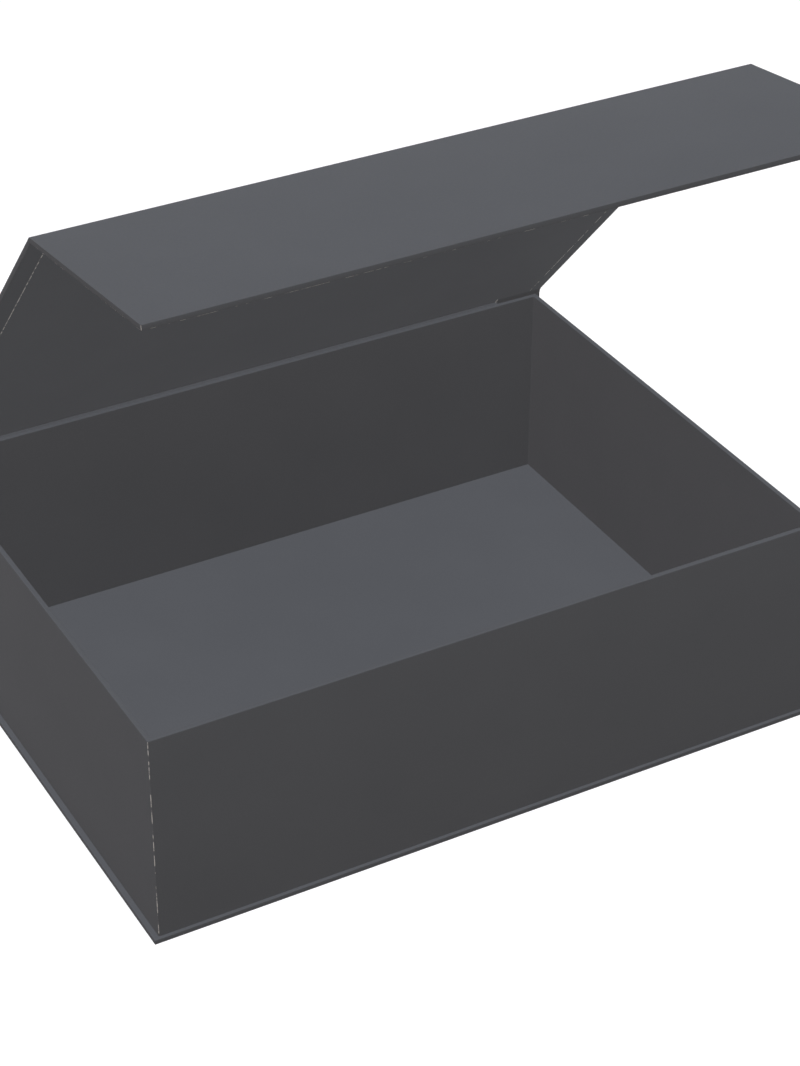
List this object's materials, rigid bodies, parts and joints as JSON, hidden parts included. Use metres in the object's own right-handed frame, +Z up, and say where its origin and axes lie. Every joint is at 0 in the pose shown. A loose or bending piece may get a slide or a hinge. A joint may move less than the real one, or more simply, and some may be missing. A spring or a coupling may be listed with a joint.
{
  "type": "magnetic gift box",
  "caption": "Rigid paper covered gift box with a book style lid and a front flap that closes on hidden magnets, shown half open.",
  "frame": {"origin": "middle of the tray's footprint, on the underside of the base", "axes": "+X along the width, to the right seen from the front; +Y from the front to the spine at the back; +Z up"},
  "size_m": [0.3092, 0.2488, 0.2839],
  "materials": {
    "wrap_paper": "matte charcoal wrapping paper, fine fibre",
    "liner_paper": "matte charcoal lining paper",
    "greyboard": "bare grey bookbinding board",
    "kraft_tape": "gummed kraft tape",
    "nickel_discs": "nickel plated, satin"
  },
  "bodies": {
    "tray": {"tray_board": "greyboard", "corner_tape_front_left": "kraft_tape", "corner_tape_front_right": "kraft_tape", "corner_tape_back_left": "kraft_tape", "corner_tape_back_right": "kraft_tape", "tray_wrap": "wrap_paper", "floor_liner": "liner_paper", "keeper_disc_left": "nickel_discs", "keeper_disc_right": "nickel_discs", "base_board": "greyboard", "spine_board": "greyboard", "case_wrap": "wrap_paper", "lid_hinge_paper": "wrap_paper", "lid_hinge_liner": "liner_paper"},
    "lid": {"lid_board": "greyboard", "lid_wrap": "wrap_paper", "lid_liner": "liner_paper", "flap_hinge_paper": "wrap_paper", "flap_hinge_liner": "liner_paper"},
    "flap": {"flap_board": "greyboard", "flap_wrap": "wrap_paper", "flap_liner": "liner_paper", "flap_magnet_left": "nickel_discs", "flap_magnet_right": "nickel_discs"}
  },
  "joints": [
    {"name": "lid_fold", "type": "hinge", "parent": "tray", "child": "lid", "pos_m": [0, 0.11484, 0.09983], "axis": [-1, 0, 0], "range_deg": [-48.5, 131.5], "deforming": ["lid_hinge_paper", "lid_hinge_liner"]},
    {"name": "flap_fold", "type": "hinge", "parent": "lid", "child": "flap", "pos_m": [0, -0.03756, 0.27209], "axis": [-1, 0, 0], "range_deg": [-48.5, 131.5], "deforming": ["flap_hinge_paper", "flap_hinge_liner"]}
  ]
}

┄┄┄┄┄┄┄┄┄┄┄┄┄┄┄┄┄┄┄┄

→ **Problem requirements**
Report how many lines in the data include the word "origin", and give nothing but the count.

→ **Answer to this problem**
2